Getting Tipsy about TPP and TPA

Getting talked-out about TPP, TPA and assorted big-butt international trade acronyms?


Well get ready to hear a bunch more about those. (For those of you blessed enough to not be immersed in TPP and TPA, this is what they are: The TPP is the Trans Pacific Partnership. It’s a proposed free trade deal involving 12 nations, and nothing at all about transvestite people, making it more dull than it might seem on first glance to many average people; TPA is Trade Promotion Authority, which allows the U.S. president to agree to something like TPP without having his crazy Congress be able to alter the terms of the deal. The congressfolk either have to be for it, or agin it, like in a shootout.)


A fun protest in Washington D.C. that had nothing to do with TPP, TPA or any other trade acronyms. | Ed White photo

A fun protest in Washington D.C. that had nothing to do with TPP, TPA or any other trade acronyms. | Ed White photo

U.S. President Barack Obama is having a tough time getting TPA for TPP and TTIP (not even going to define that one), which is creating a bunch of news today, and the TPP news has been heating up for the past couple of weeks. Assorted press conferences, speeches and a splatterstorm of press releases have occurred and been issued, all trying to ramp-up the pressure to get a TPP deal done, or not done, and to try to blame dastardly foreigners for holding-up the whole danged thing, or for wanting the pernicious thing in the first place.

When I was in Washington two weeks ago, politicians and officials blamed Canada for dawdling over dealing with the supply management issue (which makes Americans and New Zealanders, among others, mad as heck), and blamed Japan for being dilatory about talking about rice import controls.


And they blamed other Americans for messing with what they thought should happen with TPP. Some of the Republicans steamed over Democrats refusing to support TPA. Some Democrats seemed peeved about Obama’s request for TPA, assuming he’d sell-out various local interests over things like Canadian dairy stuff. And Obama – I imagine – was sitting around the White House wondering how the heck he was supposed to deal with all these crazy people.

(I imagine Obama being a calm and detached man, only momentarily provoked into exasperated annoyance, because that’s how his dogs seemed when I unexpectedly met them in the White House vegetable garden, although they never seemed exasperated, even by a bunch of agricultural journalists fawning over them.)


On our side of the border, politicians and officials have been responding by repeating well-worn and comfortable lines about both supporting supply management and being super-keen about TPP. And they have been desperately trying to avoid saying anything concrete whatsoever about when Canada might or might not be willing to talk about supply management. I personally received a three sentence emailed official statement from the Canadian Minister of International Trade not informing me of when the government will be willing to talk about it, so I guess that question’s been cleared up. We have officially avoided saying we’re not going to say when we’re going to say something. Or something like that.

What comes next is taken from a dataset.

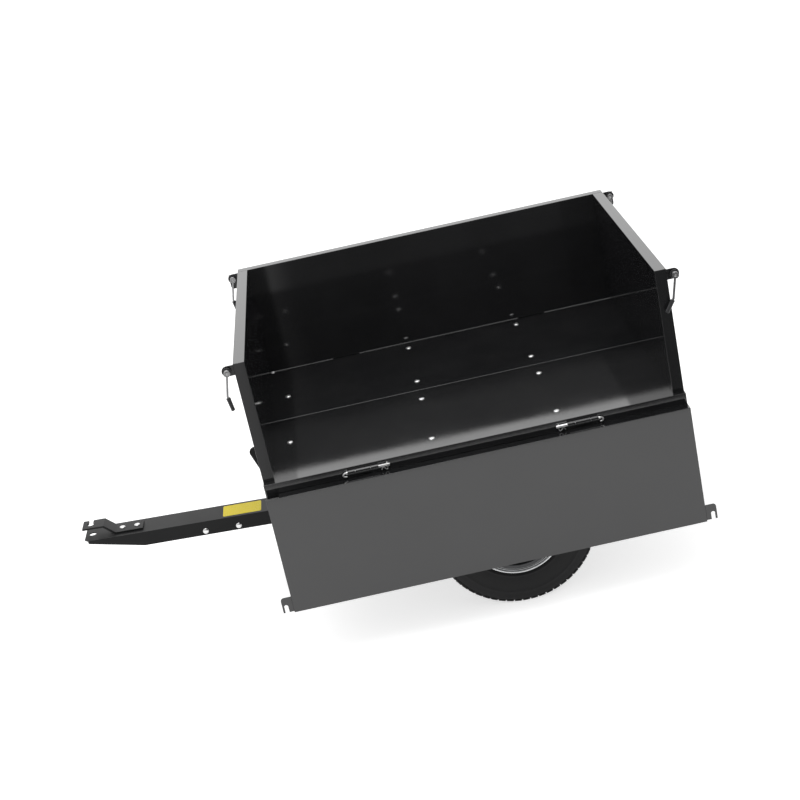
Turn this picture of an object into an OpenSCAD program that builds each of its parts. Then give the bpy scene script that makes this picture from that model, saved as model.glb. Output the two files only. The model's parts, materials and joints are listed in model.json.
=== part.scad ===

So what’s going to happen with this fine, thrashing and splashing barrel of trade fish? Here’s my guess, based on nothing:

1) Japan offers something on rice that doesn’t really do much, but lets the Americans declare victory and quickly retreat from the issue;

2) The Americans get so friggin sick of waiting for a Canadian supply management position, and begin to obsess about all the other TPP stuff, that when Canada puts forward a relatively weak and unmajor offer to slightly modify the present system, the Americans will initially holler for a better offer, Canada will then throw in a special exemption for American-made coffee creamer, which will allow the Yanks to yet again declare victory and run away;

3) Democrats will eventually support TPA, because “Holy crap, can’t we get out of Washington and start BBQ season already?”

4) Ten billion gallons of ink will be spilled onto news pages going through the complex reality of this agreement and negotiation, encouraging the world’s many billion people to leave it to the dozen or so people who actually understand this thing.

5) Some sort of deal will be announced at some point in the future and there will be much handshaking and great-sounding speeches about the achievement, and many of us at newspapers will pretend to understand what it is that was agreed to and people like me will write blog posts commenting on what we’re pretending we understand about it.

6) Canadian dairy will still exist, still mostly be protected by supply management of some sort, still frustrate and annoy Yanks and Kiwis, and drive domestic free marketeers crazy.